Seven years later The Rasmus release “Dead Letters” with the hit “In the Shadows” which conquers the world. The song tops charts in eight countries, reaches more than 400 million views on YouTube, and turns the Finnish boys into global stars. The album sells two million copies and the band begins to play at the biggest festivals on the planet.

This phenomenon goes beyond music. In 1976 at Mount Temple School in Dublin a note appears on the notice board from 14-year-old Larry Mullen Jr saying “Looking for musicians for a rock band”. Among those who responded was Bono, a boy who could not play any instrument but had an extraordinary charisma. Forty-five years later U2 remains one of the most successful bands in the world with revenues of more than 800 million dollars.

The world of technology shows the same pattern. In 1998 at Stanford University two graduate students, Larry Page and Sergey Brin, build servers with LEGO pieces and cheap computers in their dorm rooms. Their search engine BackRub processes just 10 000 queries a day. Today Google, born from that student project, processes 8.5 billion queries daily and is worth two trillion dollars.

The story of Dropbox is similar. In 2007 at MIT student Drew Houston is on a train to New York when he realizes he has forgotten his USB stick with important files. Frustration turns into an idea: what if files were stored in the cloud and accessible from any device? In three hours he writes the first code of Dropbox. Thirteen years later the company is worth 10 billion dollars.

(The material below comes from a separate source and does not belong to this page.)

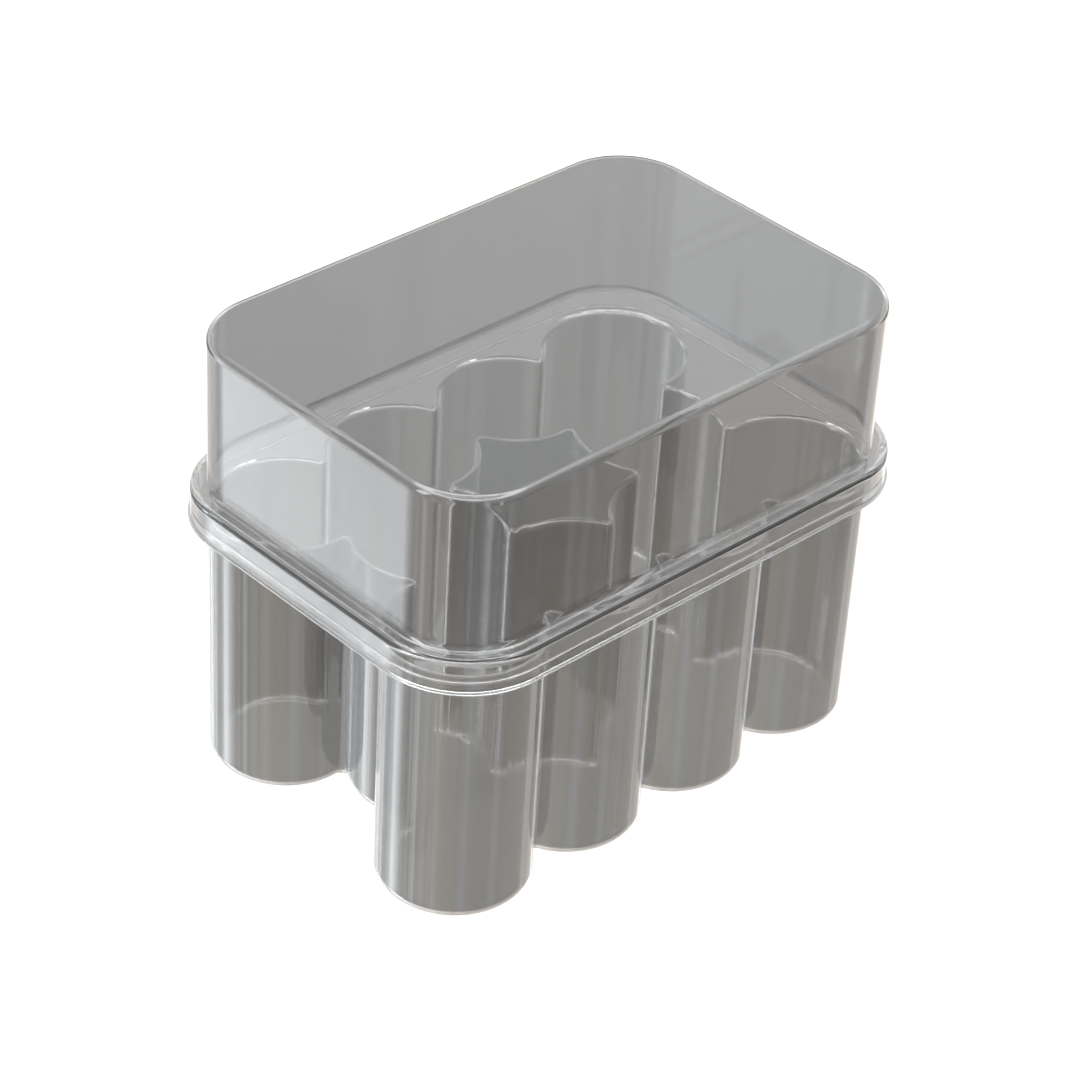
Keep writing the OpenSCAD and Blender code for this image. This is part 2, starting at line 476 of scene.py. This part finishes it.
# one clear sheet, as thick as the tray's, with a bead round its mouth
lidSheet = {
    "ease": 0.1 * mm,           # the lid's wall stands this far outside the wells' inside faces
    "topBend": 0.9 * mm,
    "beadHeight": 4.0 * mm,
    "beadEdge": 0.7 * mm,
    "beadRoot": 0.5 * mm,
    "fitGap": 0.1 * mm,
    "ledge": 0.3 * mm,
    "lip": 0.25 * mm,
    "lipBend": 0.2 * mm,
    "edgeRound": 0.06 * mm,
    "cornerStep": 3.0,          # degrees between points along a corner
    "bendSteps": 10,
    "levelTint": (0.55, 0.55, 0.55),
    # the walls' darker colour is painted shade, standing in for the shadow seen through them
    "shadedWallTint": (0.51, 0.505, 0.5),
    # the bead's lighter colour is a painted highlight
    "litBeadTint": (0.68, 0.675, 0.67),
    "roughness": 0.02,
    "ior": 1.5,
    "shade": (0.99, 0.99, 0.99),
    "mirrorShade": (0.9, 0.9, 0.9),
    "bendsOut": 1,
    "drawScale": 300,
    "drawStretch": 0.01,
    "drawDepth": 0,             # the lid's walls show no draw lines
}
lidLow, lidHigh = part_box("lid")
beadFoot, lidTop = lidLow[2], lidHigh[2]
beadTop = beadFoot + lidSheet["beadHeight"]
lidFinish = clearSheet("clearLidSheet", lidSheet, beadTop + lidSheet["beadRoot"])
# the section's places are measured outward from the wall's outer face
wallRadius = traySheet["wellRadius"] + lidSheet["ease"] + sheet
beadOut = flangeRadius + lidSheet["fitGap"] + sheet - wallRadius
skirtIn = beadOut - sheet
ledgeIn = flangeRadius - lidSheet["ledge"] - wallRadius
lip, lipBend, lipTop = lidSheet["lip"], lidSheet["lipBend"], beadFoot + sheet / 2
root, topBend = lidSheet["beadRoot"], lidSheet["topBend"]
edge = lidSheet["edgeRound"]
lidOutline = outlineObject("lidOutline", [
    (roundedLoop(cornerX, cornerY, wallRadius, lidSheet["cornerStep"]), False)])
lidSection = sectionObject("lidSection", [[
    (-topBend - strip, lidTop, 0),
    (0, lidTop, topBend),
    (0, beadTop, root),
    (beadOut, beadTop, lidSheet["beadEdge"]),
    (beadOut, lipTop, lipBend),
    (beadOut + lip, lipTop, edge / 2),
    (beadOut + lip, beadFoot, edge),
    (skirtIn + lip, beadFoot, edge),
    (skirtIn + lip, lipTop, edge / 2),
    (skirtIn, lipTop, lipBend),
    (skirtIn, trayTop, edge),
    (ledgeIn, trayTop, edge),
    (ledgeIn, beadTop - sheet, edge),
    (-sheet, beadTop - sheet, root + sheet),
    (-sheet, lidTop - sheet, topBend - sheet),
    (-topBend - strip, lidTop - sheet, 0)]])
lid = formSheet("clearLid", lidOutline, lidSection, None,
                {"Lid Top": lidTop, "Lid Ceiling": lidTop - sheet}, lidSheet["bendSteps"], lidFinish)
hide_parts("lid")
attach(lid, "root")

print("floor")
floorLook = {
    "size": 6.0,
    "colour": (0.93, 0.93, 0.93),
    "roughness": 0.9,
    "specular": 0.1,
}
bpy.ops.mesh.primitive_plane_add(size=floorLook["size"], location=(0, 0, 0))
floor = bpy.context.object
floor.name = "paleFloor"
floorMat = bpy.data.materials.new("paleFloor")
floorMat.use_nodes = True
floorShader = floorMat.node_tree.nodes["Principled BSDF"]
floorShader.inputs["Base Color"].default_value = (*floorLook["colour"], 1)
floorShader.inputs["Roughness"].default_value = floorLook["roughness"]
floorShader.inputs["Specular IOR Level"].default_value = floorLook["specular"]
floor.data.materials.append(floorMat)
floor.visible_glossy = False
floor.visible_transmission = False
floor.visible_shadow = False

print("studio")
cool, warm, pale = (0.93, 0.97, 1), (1, 0.93, 0.86), (0.97, 0.99, 1)
studioLook = {
    "backdrop": (1.05, 1.05, 1.05),   # what the camera sees behind the floor, and what lights the floor
    "seenThrough": (0.8, 0.8, 0.8),   # what the clear sheets let through from the room
    "frontAzimuth": 226.5,            # the walls' bands are placed from this direction
    "horizonBlend": 0.4,              # height of the direction where the walls have turned into the ceiling
    # the room's walls as the sheets mirror them: degrees round from the front, brightness and tone
    "walls": [
        (0, 1.0, warm),
        (14, 1.25, cool),
        (24, 0.95, warm),
        (50, 0.85, warm),
        (58, 1.1, cool),
        (68, 0.8, warm),
        (110, 0.75, warm),
        (118, 1.2, cool),
        (128, 0.9, warm),
        (147, 0.95, warm),
        (154, 2.2, cool),
        (161, 0.95, warm),
        (190, 0.9, warm),
        (197, 1.8, cool),
        (205, 0.9, warm),
        (232, 0.95, cool),
        (248, 1.2, cool),
        (256, 2.6, cool),
        (260, 4.2, cool),
        (267, 3.6, cool),
        (275, 1.8, cool),
        (283, 1.0, warm),
        (288, 1.4, cool),
        (294, 0.95, warm),
        (299, 2.2, cool),
        (305, 1.0, warm),
        (314, 1.4, cool),
        (321, 1.1, warm),
        (332, 1.5, warm),
        (345, 1.15, warm),
    ],
    # the ceiling as the rounded edges mirror it: height of the direction, brightness and tone
    "ceiling": [
        (0, 1.25, pale),
        (0.62, 1.25, pale),
        (0.8, 3, pale),
        (0.84, 8, pale),
        (0.91, 8, pale),
        (0.95, 2, pale),
    ],
    "lampAim": (0, 0, 0.03),
}


def skyLight(colour):
    made = sky.nodes.new("ShaderNodeBackground")
    made.inputs["Color"].default_value = (*colour, 1)
    return made.outputs[0]


def bandLight(source, bands, span):
    # a light whose brightness and tone change along the source's value, from 0 to span
    ramp = sky.nodes.new("ShaderNodeValToRGB")
    sky.links.new(source, ramp.inputs["Fac"])
    stops = ramp.color_ramp.elements
    peak = max(bright for place, bright, tone in bands)
    for i, (place, bright, tone) in enumerate(bands):
        stop = stops[i] if i < len(stops) else stops.new(place / span)
        stop.position = place / span
        stop.color = (*(bright / peak * c for c in tone), 1)
    light = sky.nodes.new("ShaderNodeBackground")
    sky.links.new(ramp.outputs["Color"], light.inputs["Color"])
    light.inputs["Strength"].default_value = peak
    return light.outputs[0]


def softbox(name, place, size, radiance, colour, mirrored):
    # a lamp that isn't mirrored still lights the floor, but the sheets don't show it
    light = bpy.data.lights.new(name, "AREA")
    light.shape = "RECTANGLE"
    light.size, light.size_y = size
    light.energy = radiance * math.pi * size[0] * size[1]
    light.color = colour
    lamp = linked(name, light)
    lamp.location = place
    way = Vector(studioLook["lampAim"]) - Vector(place)
    lamp.rotation_euler = way.to_track_quat("-Z", "Y").to_euler()
    lamp.visible_glossy = mirrored
    lamp.visible_transmission = mirrored


world = bpy.data.worlds.new("studio")
bpy.context.scene.world = world
world.use_nodes = True
world.cycles.sampling_method = "NONE"
sky = world.node_tree
sky.nodes.clear()
direction = sky.nodes.new("ShaderNodeTexCoord")
spread = sky.nodes.new("ShaderNodeSeparateXYZ")
sky.links.new(direction.outputs["Generated"], spread.inputs[0])
azimuth = mathNode(sky, "ARCTAN2", spread.outputs["Y"], spread.outputs["X"])
turned = mathNode(sky, "SUBTRACT", azimuth, math.radians(studioLook["frontAzimuth"]))
share = mathNode(sky, "FRACT", mathNode(sky, "DIVIDE", turned, math.tau), 0)
walls = bandLight(share, studioLook["walls"], 360)
ceiling = bandLight(spread.outputs["Z"], studioLook["ceiling"], 1)
climb = sky.nodes.new("ShaderNodeMapRange")
climb.interpolation_type = "SMOOTHSTEP"
climb.inputs["From Max"].default_value = studioLook["horizonBlend"]
sky.links.new(spread.outputs["Z"], climb.inputs["Value"])
mirroredRoom = mixedShader(sky, climb.outputs[0], walls, ceiling)
rays = sky.nodes.new("ShaderNodeLightPath")
reflected = mathNode(sky, "GREATER_THAN", rays.outputs["Glossy Depth"], depthStep)
room = mixedShader(sky, reflected, skyLight(studioLook["seenThrough"]), mirroredRoom)
plain = mathNode(sky, "MAXIMUM", rays.outputs["Is Camera Ray"], rays.outputs["Is Diffuse Ray"])
surround = mixedShader(sky, plain, room, skyLight(studioLook["backdrop"]))
skyOut = sky.nodes.new("ShaderNodeOutputWorld")
sky.links.new(surround, skyOut.inputs["Surface"])
softbox("leftSoftbox", place=(-0.6, 0.15, 0.32), size=(0.16, 0.5), radiance=6,
        colour=(0.94, 0.97, 1), mirrored=True)
softbox("topSoftbox", place=(0.1, 0.3, 0.9), size=(0.3, 0.3), radiance=14,
        colour=(1, 1, 1), mirrored=False)

print("camera")
viewLook = {
    "eye": (-0.21554, -0.21526, 0.23811),
    "aim": (0.0, 0.0, 0.0245),
    "rollDegrees": 3.52,
    "lens": 114,
    "sensorWidth": 36,
    "nearest": 0.01,
    "bounces": 32,   # a ray crosses many faces of clear sheet
}
cameraData = bpy.data.cameras.new("photoView")
cameraData.lens = viewLook["lens"]
cameraData.sensor_width = viewLook["sensorWidth"]
cameraData.sensor_fit = "HORIZONTAL"
cameraData.clip_start = viewLook["nearest"]
camera = linked("photoView", cameraData)
eye, aim = Vector(viewLook["eye"]), Vector(viewLook["aim"])
looking = (aim - eye).to_track_quat("-Z", "Y").to_matrix()
rolled = looking @ Matrix.Rotation(math.radians(viewLook["rollDegrees"]), 3, "Z")
camera.matrix_world = Matrix.Translation(eye) @ rolled.to_4x4()
bpy.context.scene.camera = camera
bpy.context.scene.view_settings.view_transform = "Standard"
cycles = bpy.context.scene.cycles
cycles.max_bounces = viewLook["bounces"]
cycles.transmission_bounces = viewLook["bounces"]
cycles.transparent_max_bounces = viewLook["bounces"]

What unites all these stories? The environment. A place where young talents naturally meet, exchange ideas, inspire each other, and create the future. Schools and universities become incubators of genius not because of formal education but thanks to that unique cocktail of creativity, ambition, and fearlessness that belongs to youth.

Today the Erasmus+ programme creates that same magical environment on a European scale. When a talented programmer from Warsaw meets a brilliant designer from Barcelona in a university library in Milan, the potential for the next great revolution is born. History proves that the best ideas do not emerge in corporate offices but where young minds meet freely and create something entirely new.